7. Standardization, Benchmarks, and Future Directions

The field is converging on several fronts to ensure sustainable and broad Quantum-HPC synergy:

Standardized Interfaces and IRs: Efforts around QIR, OpenQASM, and pluggable APIs (Quantum Platform Manager, Pilot Abstraction) promote cross-technology and cross-vendor tool compatibility, facilitating portable hybrid applications and middleware development (Elsharkawy et al., 26 Jul 2024, Zhan et al., 23 Oct 2025).
Benchmarks and Orchestration: Benchmarks assessing both quantum circuit execution (e.g., CLOPS, Quantum Volume, SupermarQ, quantum LINPACK) and integrated system performance (end-to-end, cross-backend, and resource allocation efficiency) are necessary for fair evaluation and technology selection (Chundury et al., 17 Sep 2025, Beck et al., 28 Aug 2024).
Resource Management Evolution: Unified representation of quantum hardware as first-class HPC resources, together with dynamic and malleable allocation strategies (workflow-mapped or runtime-adaptive), will become increasingly crucial as QPU availability increases (Sitdikov et al., 11 Jun 2025, Rocco et al., 6 Aug 2025).
On-node Integration and Fault Tolerance: Transitioning from loose to on-node integration is anticipated as miniaturization, networking, and error correction improve, supporting lower-latency feedback, higher resilience, and fault-tolerant computation (via hybrid middleware and standardized instruction set architectures; e.g., unified QISA, circuit knitting) (Elsharkawy et al., 26 Jul 2024, Zhan et al., 23 Oct 2025).
Ecosystem and Workforce Development: Cross-disciplinary training and accessible frameworks are emphasized to enable both quantum and HPC practitioners to exploit hybrid workflows productively (Mansfield et al., 16 Sep 2025, Beck et al., 28 Aug 2024).

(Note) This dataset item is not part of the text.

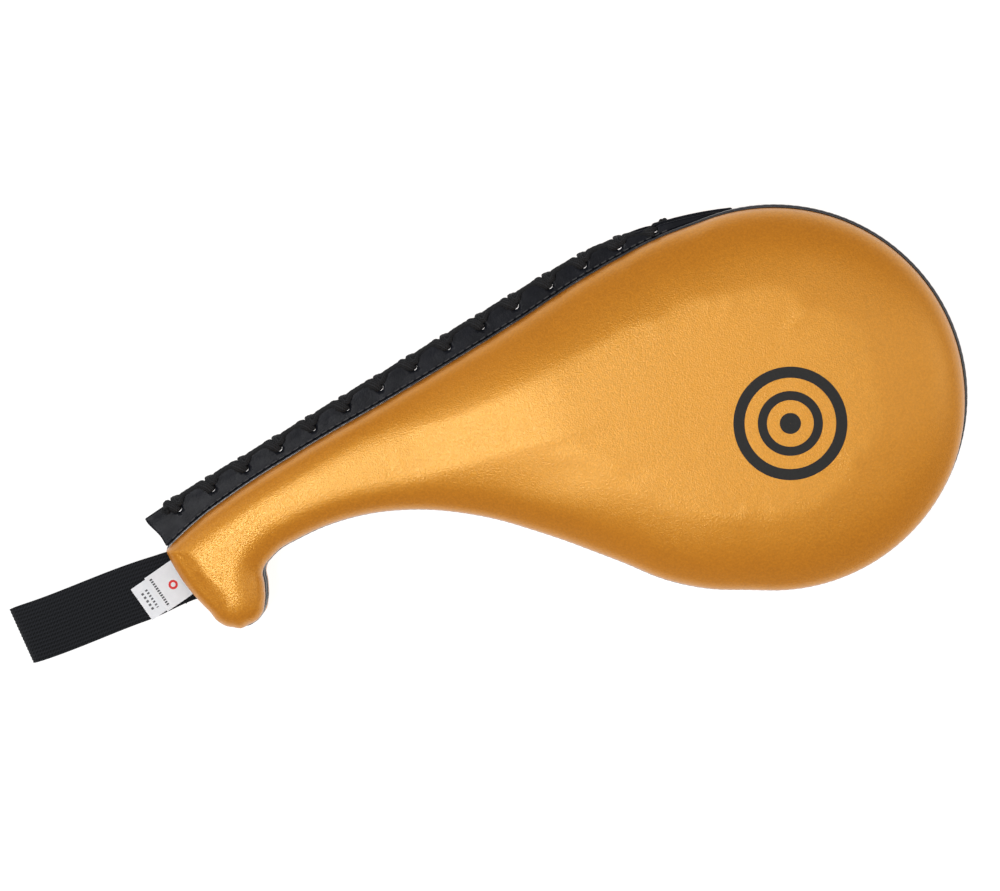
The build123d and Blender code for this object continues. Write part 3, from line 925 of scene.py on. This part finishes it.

Quantum-HPC integration thus constitutes a rapidly evolving domain in both theory and practice, encompassing advances in system architecture, middleware, programming models, resource management, and application-driven workflows, all with the goal of unlocking scalable quantum acceleration for solving classically intractable scientific and engineering challenges.